Being mindful of the risk can help mitigate it, but be aware that self-coaching deprives you of the objectivity of an external coach. An outside perspective can challenge you to face awkward topics or better identify why you feel mismatched to your current employer. If you can’t admit your own failings, then recruit a trustworthy friend.
4 Build success skills
As you bravely continue with self-coaching take time to identify the other skills which will strengthen you and your career.
“As an HR professional there are four success skills to look at to refresh your career”, explains international career coach Katrena Friel. “You need to look at your personal power: if you haven’t got it you tend not to get a lot of promotions; secondly your emotional intelligence: which is about knowing yourself and your impact on others; next your initiative, and finally your confidence: which is about having self-belief, self-value, and being self-assured.”
Emotional intelligence and confidence are self-explanatory.
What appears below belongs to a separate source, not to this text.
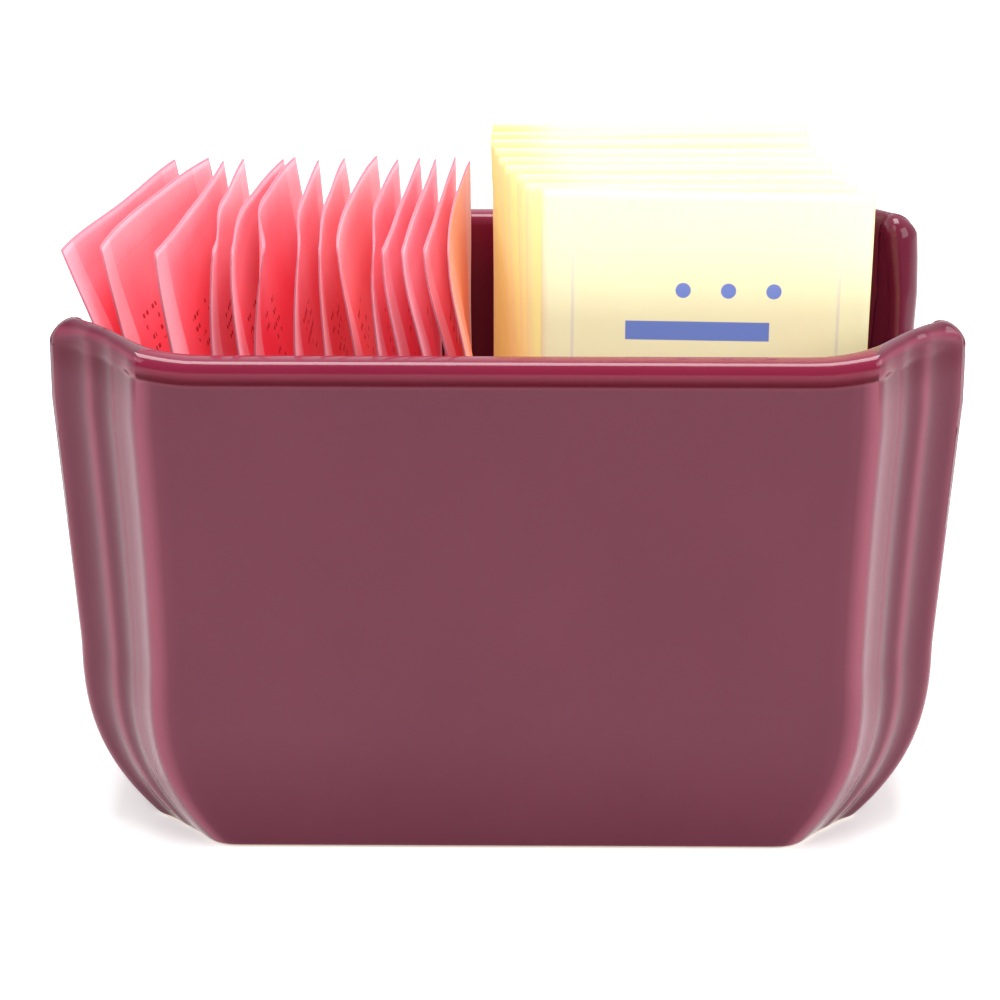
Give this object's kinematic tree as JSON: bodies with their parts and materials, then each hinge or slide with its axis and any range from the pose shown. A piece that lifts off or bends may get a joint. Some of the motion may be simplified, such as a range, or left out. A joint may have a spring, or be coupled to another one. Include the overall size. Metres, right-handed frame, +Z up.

Personal power, says Friel, starts with creating the impression of being self- assured when you walk into a room and “ensuring you own your own space”.
Her definition of initiative refers to self- motivation, which is a necessary skill for a successful self-evaluation or job hunt. “See if you can play a mind game with yourself to turn up the heat on activities that you need to get done, but don’t like doing”, she says.
5 Trust your inner voice
Looking for a new job, and especially starting one, can knock your self-confidence because you are on unfamiliar territory.
It is possible to self-coach through the challenges and Friel’s definition of confidence can help.
“Here’s the structure of confidence,” she says, “you have got to have self-belief. You have got to think it will add value to you and, or, others. Then you have to be self-assured enough to stick with it, to practice, to get good at it.
“ Remember that saying?”, she continues, ‘if you think you can’t ,you can’t. If you think you can, you can.’ You will always be correct.”